Comment by pjmlp

Comment by pjmlp 10 months ago

15 replies

WebGPU, like WebGL, is a decade behind the native APIs it is based on.

No one asked for a new Rust like shading language that they have to rewrite their shaders on.

Also contrary to FOSS circles, most studios don't really care about Web 3D, hence why streaming is such a thing for them.

There have been HLSL to SPIR-V compilers for several years now, this is Microsoft own official compiler getting SPIR-V backend as well.

torginus 10 months ago

Because WebGL, just like WebAssembly (with its hacky thread support and compilation issues) is a giant kludge.

WebGL still has fundamental issues of not even supporting anything resembling a modern OpenGL feature set (with modern meaning 2010s era stuff like compute shaders and multi draw indirect) in theory, and in practice, macOS doesn't support WebGL2, meaning stuff like multiple render targets (which is necessary for deferred rendering), so it's almost impossible to make a modernish game that runs in a browser well.

Imo the problem isn't that WebGPU/Wasm is a decade/X years behind, but that we cannot reliably expect a feature set that existed on typical mid 2000s PCs to reliably work in the browser across all platforms (which is the whole point of the web).

  • Ygg2 10 months ago

    It's almost as like some Fruit based company is sabotaging the efforts to keep its walled garden.
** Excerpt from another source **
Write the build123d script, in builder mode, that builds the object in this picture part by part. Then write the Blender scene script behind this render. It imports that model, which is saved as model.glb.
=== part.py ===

    • jsheard 10 months ago

      Despite all the bending over backwards to keep the fruit company on board with WebGPU, they still haven't actually shipped their Metal backend in Safari over a year after Chrome managed to ship DirectX, Metal and Vulkan backends simultaneously. Mozilla hasn't shipped WebGPU either but their resources can hardly be compared to Apples.

    • torginus 10 months ago

      Honestly Google's probably almost as guilty - Native Client was a great idea and sidestepped basically all the issues we are having now, but they killed it in favour of 'standard' APIs, like Wasm that basically barely work for their intended purposes

      • flohofwoe 10 months ago

        Nah, Native Client had a lot of its own problems. Except for pthreads-style multithreading, PNaCl couldn't even compete with asm.js, and Spectre/Meltdown would be just as catastrophic for PNaCl as it was for SharedArrayBuffer.

      • pjmlp 10 months ago

        Add Mozzilla to the mix, for not wanting to adopt PNaCL, coming up with asm.js, and for what.

        Firefox is almost irrelevant now, and Google is calling all the shots anyway.

        Without Safari's relevance on mobile, the Web would have long turned into ChromeOS everywhere by now.

      • Ygg2 10 months ago

        > Honestly Google's probably almost as guilty - Native Client was a great idea and sidestepped basically all the issues

        NaCl failed on its own.

        A) Wasn't backwards compatible

        B) Spec was - look at the Chrome source

        C) No one other than Google wanted it

        D) It was essentially ActiveX Google (yeah, ActiveX had some nifty ideas and they still persist to this day)

  • flohofwoe 10 months ago

    > macOS doesn't support WebGL2

    WebGL2 is fully supported in Safari since quite a while now. In fact it's using the same rendering backend as Chrome and Firefox (ANGLE), and AFAIK Google and Apple engineers worked together to create (or at least improve?) the ANGLE Metal backend and integrate ANGLE into Safari.

  • adrian17 10 months ago

    Safari supports WebGL2 since version 15 - unless you meant something else by macOS lacking support?